Everything from the first line to the line containing "pieces that touch" is to be repeated exactly; nothing past it.
** start Data extract **
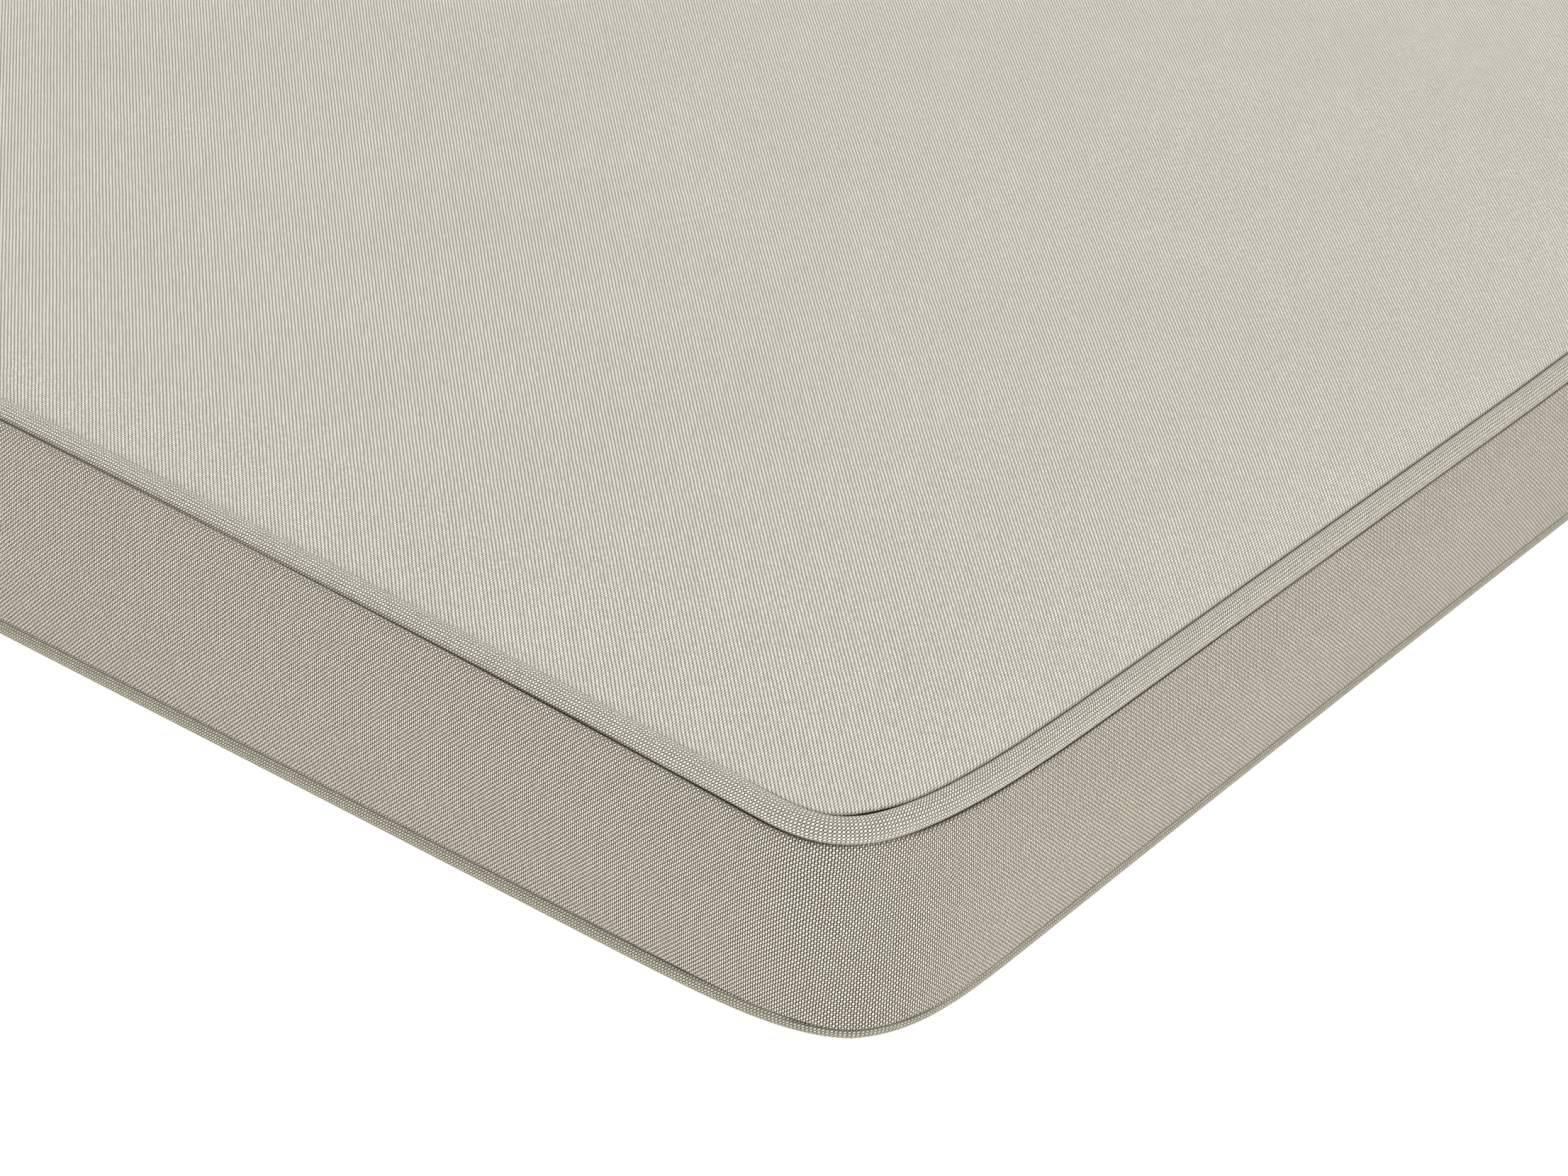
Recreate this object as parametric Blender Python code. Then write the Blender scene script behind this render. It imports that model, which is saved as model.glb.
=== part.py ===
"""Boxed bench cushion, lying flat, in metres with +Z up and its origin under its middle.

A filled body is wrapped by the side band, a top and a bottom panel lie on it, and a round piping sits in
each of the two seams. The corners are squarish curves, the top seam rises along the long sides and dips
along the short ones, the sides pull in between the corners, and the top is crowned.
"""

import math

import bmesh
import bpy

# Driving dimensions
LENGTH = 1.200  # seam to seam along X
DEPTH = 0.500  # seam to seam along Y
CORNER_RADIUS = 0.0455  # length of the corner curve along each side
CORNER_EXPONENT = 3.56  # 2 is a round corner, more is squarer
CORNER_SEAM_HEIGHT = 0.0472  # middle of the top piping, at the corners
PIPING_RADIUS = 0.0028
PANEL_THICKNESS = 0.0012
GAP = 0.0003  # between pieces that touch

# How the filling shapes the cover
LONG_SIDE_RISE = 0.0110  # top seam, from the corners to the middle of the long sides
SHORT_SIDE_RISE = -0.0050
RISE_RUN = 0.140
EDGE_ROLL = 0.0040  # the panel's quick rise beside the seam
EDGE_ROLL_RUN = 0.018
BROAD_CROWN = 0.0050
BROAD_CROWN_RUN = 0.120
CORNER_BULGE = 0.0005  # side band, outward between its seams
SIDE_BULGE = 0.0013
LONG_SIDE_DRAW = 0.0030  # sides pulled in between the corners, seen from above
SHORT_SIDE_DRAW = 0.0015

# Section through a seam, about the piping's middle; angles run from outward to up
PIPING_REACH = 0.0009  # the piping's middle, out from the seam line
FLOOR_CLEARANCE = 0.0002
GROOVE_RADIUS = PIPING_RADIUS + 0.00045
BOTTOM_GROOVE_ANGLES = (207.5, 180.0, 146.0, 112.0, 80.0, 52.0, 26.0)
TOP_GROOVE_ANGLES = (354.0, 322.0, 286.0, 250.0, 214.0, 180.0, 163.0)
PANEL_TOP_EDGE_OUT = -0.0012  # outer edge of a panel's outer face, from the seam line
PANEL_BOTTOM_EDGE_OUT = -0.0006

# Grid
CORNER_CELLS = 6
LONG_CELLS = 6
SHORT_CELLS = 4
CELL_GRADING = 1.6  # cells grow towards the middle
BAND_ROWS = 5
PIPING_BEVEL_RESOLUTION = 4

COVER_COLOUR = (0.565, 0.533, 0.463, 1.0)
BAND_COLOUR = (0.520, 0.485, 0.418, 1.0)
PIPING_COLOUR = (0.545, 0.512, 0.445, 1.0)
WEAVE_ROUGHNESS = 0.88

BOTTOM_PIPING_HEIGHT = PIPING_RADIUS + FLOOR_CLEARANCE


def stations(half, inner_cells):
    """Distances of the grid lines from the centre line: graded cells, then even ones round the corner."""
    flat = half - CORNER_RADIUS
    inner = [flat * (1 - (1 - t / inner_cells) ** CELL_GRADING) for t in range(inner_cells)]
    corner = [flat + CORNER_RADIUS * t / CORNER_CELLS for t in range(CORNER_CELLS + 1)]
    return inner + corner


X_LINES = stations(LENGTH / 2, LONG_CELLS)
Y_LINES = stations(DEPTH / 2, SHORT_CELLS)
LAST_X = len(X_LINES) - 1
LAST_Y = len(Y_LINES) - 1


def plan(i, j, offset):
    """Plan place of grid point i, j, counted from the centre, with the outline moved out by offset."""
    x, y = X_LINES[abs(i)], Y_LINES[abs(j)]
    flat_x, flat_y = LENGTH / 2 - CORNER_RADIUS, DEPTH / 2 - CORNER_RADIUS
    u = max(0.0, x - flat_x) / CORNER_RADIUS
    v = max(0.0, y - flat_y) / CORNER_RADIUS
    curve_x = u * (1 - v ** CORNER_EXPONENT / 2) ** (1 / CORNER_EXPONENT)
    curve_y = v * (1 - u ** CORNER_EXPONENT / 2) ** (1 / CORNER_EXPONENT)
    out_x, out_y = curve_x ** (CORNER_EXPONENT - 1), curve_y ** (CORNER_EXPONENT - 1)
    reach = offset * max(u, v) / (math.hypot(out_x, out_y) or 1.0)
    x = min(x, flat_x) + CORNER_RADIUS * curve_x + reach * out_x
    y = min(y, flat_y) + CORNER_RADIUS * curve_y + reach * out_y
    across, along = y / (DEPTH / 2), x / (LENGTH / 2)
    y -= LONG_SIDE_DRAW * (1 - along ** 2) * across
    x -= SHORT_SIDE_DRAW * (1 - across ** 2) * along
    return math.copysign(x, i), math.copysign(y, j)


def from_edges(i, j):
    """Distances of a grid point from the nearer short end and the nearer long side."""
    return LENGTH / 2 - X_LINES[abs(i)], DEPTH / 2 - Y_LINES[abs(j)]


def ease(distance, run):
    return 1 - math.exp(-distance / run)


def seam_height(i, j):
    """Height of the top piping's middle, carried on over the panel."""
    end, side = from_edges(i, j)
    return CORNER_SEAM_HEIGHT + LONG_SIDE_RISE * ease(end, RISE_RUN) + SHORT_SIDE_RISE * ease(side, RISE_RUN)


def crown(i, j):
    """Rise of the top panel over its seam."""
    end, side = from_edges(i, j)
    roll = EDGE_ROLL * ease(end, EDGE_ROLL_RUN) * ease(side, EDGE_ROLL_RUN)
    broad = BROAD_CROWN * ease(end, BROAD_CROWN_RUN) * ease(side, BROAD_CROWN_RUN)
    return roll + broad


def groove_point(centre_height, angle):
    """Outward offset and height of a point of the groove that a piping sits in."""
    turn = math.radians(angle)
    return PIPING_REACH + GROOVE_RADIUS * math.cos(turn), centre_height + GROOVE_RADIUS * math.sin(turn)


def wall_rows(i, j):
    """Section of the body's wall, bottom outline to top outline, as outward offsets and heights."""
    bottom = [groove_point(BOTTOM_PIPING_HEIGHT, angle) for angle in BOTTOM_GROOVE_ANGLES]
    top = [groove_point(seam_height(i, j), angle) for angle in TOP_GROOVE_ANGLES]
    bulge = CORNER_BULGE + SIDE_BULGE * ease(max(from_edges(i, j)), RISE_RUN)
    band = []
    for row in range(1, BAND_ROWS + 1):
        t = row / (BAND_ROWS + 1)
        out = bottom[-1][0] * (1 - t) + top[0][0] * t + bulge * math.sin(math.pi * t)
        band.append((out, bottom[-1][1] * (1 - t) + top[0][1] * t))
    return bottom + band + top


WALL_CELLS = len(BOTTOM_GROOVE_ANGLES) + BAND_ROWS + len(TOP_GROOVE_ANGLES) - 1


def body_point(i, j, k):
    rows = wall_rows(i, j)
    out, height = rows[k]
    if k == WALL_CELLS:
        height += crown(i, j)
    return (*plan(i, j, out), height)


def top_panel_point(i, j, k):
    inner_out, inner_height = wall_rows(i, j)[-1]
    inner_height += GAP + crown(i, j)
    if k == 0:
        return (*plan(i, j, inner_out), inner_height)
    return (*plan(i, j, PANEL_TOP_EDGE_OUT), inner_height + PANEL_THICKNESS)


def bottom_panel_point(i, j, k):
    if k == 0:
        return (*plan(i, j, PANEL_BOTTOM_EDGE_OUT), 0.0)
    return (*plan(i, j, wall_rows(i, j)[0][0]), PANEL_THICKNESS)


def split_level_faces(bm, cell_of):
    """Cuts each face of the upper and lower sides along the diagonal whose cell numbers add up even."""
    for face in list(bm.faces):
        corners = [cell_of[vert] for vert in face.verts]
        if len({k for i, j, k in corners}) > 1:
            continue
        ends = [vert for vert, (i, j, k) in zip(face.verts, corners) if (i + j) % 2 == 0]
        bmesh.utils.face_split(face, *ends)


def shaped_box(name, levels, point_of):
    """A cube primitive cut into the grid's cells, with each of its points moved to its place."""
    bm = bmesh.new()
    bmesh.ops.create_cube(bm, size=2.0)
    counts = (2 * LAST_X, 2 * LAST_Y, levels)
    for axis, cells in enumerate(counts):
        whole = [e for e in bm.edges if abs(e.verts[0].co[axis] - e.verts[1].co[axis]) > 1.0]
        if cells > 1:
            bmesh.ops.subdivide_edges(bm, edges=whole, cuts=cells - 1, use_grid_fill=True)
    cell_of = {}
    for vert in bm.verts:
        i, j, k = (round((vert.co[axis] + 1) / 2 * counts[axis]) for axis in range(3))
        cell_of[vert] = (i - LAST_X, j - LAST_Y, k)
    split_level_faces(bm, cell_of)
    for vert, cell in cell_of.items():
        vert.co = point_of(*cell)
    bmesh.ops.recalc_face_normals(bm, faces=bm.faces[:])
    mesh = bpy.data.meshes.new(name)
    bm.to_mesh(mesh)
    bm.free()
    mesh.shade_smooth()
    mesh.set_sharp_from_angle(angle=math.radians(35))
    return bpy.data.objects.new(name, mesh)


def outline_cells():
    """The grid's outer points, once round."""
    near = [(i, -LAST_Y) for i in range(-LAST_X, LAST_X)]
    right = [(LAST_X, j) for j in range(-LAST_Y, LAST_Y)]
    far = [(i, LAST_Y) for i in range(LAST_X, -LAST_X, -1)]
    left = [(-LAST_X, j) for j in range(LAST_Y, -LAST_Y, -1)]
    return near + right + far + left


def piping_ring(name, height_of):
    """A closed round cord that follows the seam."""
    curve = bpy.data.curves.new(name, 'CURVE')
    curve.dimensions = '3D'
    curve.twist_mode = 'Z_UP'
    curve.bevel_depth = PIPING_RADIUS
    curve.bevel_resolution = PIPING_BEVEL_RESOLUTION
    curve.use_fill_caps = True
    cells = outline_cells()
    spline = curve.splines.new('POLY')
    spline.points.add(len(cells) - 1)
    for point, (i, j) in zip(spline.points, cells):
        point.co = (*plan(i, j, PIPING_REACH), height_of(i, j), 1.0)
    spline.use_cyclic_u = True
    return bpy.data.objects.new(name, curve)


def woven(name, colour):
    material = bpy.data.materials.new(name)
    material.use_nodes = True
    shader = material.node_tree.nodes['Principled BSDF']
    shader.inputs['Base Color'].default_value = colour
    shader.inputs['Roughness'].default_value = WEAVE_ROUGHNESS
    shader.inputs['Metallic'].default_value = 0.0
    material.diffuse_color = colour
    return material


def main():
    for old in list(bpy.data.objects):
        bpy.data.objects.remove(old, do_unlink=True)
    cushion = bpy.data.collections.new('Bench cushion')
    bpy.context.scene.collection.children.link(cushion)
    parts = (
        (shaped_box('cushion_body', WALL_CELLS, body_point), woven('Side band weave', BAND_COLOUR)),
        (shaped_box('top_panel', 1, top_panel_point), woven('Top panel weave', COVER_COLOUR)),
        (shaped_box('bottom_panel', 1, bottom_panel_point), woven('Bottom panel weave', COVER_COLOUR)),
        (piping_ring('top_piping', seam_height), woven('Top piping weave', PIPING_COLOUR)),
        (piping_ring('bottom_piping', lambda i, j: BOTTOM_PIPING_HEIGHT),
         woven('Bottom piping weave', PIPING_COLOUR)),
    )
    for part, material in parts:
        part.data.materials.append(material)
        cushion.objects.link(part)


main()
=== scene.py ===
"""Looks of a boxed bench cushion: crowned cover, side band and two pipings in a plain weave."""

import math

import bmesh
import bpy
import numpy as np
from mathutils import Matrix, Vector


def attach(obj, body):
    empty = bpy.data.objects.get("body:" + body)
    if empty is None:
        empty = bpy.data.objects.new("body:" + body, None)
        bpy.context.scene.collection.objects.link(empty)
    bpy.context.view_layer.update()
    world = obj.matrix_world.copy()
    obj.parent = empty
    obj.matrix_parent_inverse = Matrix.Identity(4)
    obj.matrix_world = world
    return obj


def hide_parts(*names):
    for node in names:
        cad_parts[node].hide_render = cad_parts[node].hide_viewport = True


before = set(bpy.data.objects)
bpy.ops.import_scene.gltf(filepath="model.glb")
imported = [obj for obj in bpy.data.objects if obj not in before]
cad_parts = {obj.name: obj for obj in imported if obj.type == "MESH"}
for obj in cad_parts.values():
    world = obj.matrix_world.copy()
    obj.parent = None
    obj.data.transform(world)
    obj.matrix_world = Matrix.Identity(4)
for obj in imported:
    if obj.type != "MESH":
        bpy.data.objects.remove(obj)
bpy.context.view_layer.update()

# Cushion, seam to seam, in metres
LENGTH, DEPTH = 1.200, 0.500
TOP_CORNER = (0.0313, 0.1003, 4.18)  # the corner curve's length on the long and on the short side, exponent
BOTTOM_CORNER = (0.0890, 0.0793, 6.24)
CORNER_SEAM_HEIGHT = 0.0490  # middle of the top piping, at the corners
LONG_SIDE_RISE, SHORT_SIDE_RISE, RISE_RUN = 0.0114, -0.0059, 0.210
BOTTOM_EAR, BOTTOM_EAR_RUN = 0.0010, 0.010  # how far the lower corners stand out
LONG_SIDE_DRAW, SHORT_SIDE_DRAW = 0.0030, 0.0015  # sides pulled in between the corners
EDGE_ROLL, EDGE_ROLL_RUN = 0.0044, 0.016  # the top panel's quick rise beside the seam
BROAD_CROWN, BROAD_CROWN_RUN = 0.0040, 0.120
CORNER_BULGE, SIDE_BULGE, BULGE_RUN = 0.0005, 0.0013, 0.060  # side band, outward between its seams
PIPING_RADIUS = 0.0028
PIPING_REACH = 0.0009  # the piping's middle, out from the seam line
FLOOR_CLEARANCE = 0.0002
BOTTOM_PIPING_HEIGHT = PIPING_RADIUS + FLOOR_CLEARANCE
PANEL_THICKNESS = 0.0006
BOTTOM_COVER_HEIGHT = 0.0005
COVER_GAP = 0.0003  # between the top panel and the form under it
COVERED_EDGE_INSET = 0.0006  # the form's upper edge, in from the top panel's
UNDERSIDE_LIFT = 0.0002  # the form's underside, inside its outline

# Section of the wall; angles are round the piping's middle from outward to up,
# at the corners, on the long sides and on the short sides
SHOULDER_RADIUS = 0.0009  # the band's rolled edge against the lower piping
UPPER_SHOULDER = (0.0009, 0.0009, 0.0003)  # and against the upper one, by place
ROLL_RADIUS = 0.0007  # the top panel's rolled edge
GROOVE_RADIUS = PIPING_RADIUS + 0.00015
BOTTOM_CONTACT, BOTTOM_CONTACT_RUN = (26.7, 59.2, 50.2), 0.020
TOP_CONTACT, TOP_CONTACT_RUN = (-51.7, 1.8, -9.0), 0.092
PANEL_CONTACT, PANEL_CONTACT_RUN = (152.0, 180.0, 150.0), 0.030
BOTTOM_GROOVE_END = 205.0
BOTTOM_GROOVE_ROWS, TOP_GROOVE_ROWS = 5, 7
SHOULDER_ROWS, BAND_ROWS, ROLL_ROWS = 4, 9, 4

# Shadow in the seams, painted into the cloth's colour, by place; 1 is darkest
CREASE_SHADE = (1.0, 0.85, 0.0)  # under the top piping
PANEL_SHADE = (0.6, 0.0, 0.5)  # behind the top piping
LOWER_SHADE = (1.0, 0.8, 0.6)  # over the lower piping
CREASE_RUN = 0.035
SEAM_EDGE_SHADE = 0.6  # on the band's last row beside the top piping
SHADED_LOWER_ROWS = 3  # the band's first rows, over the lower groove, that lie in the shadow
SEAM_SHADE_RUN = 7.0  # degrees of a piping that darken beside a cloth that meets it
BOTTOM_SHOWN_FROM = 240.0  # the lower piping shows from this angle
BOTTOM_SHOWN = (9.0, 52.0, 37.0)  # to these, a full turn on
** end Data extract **
■ Exercise response ■
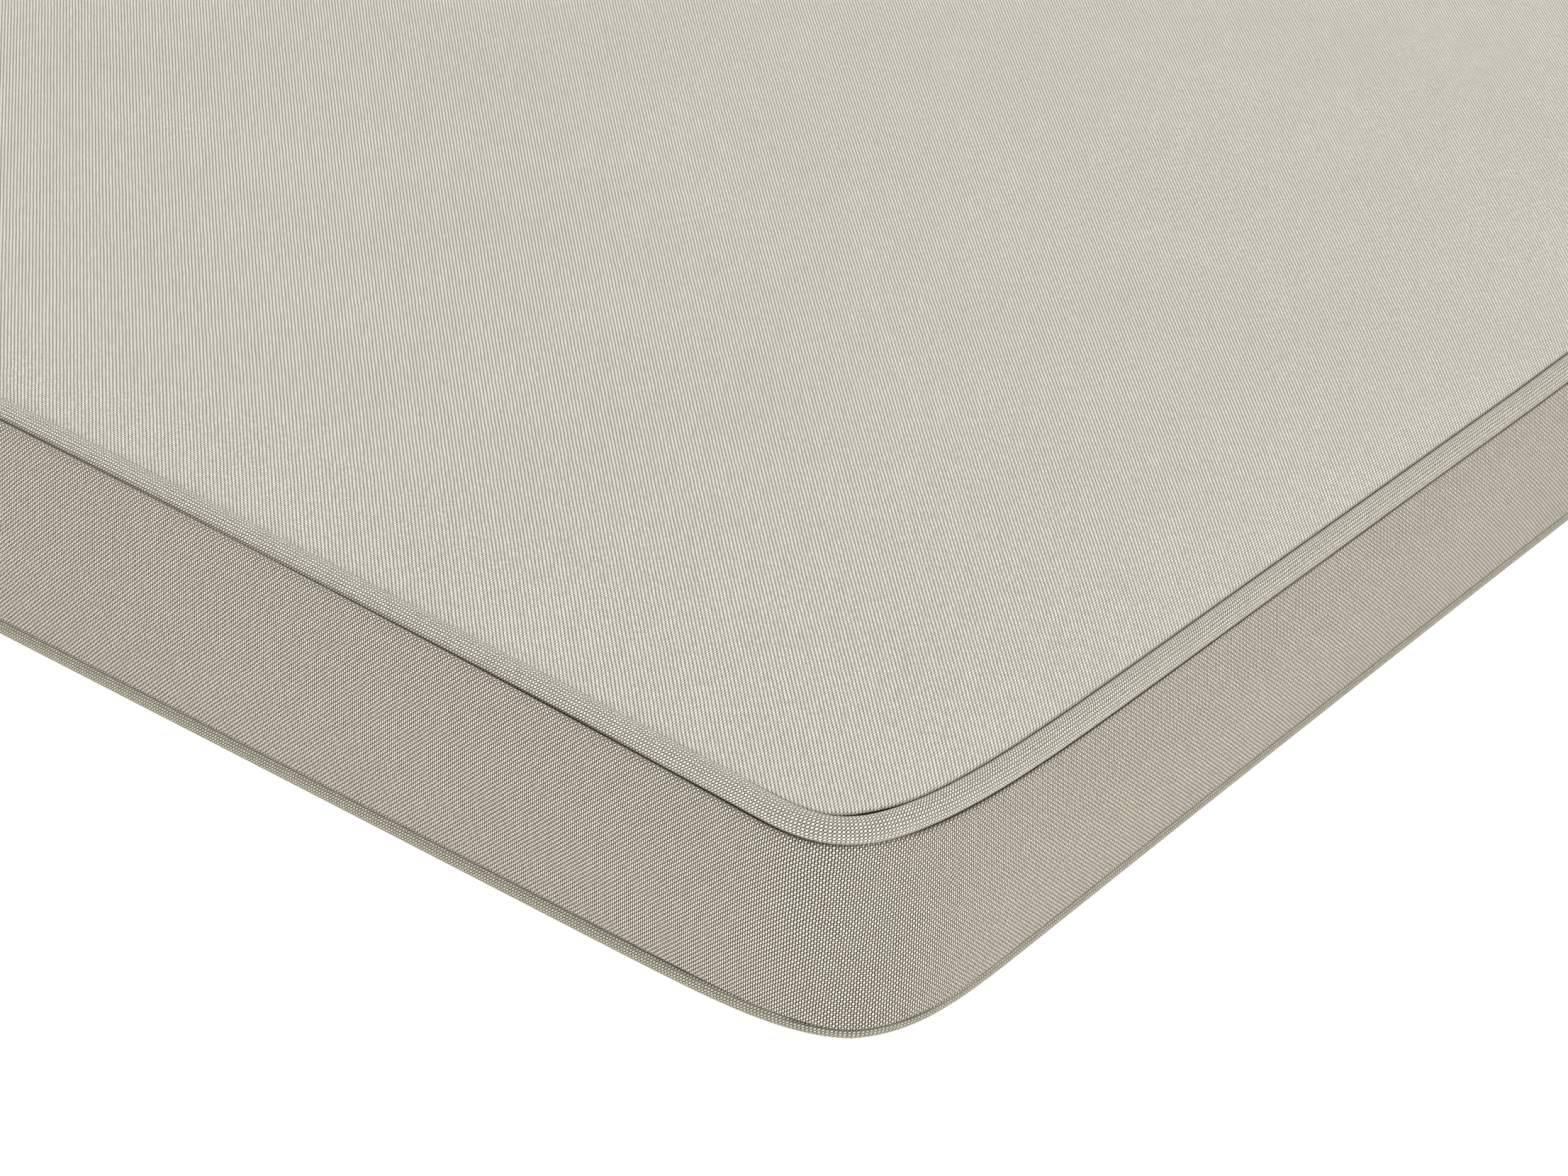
Recreate this object as parametric Blender Python code. Then write the Blender scene script behind this render. It imports that model, which is saved as model.glb.
=== part.py ===
"""Boxed bench cushion, lying flat, in metres with +Z up and its origin under its middle.

A filled body is wrapped by the side band, a top and a bottom panel lie on it, and a round piping sits in
each of the two seams. The corners are squarish curves, the top seam rises along the long sides and dips
along the short ones, the sides pull in between the corners, and the top is crowned.
"""

import math

import bmesh
import bpy

# Driving dimensions
LENGTH = 1.200  # seam to seam along X
DEPTH = 0.500  # seam to seam along Y
CORNER_RADIUS = 0.0455  # length of the corner curve along each side
CORNER_EXPONENT = 3.56  # 2 is a round corner, more is squarer
CORNER_SEAM_HEIGHT = 0.0472  # middle of the top piping, at the corners
PIPING_RADIUS = 0.0028
PANEL_THICKNESS = 0.0012
GAP = 0.0003  # between pieces that touch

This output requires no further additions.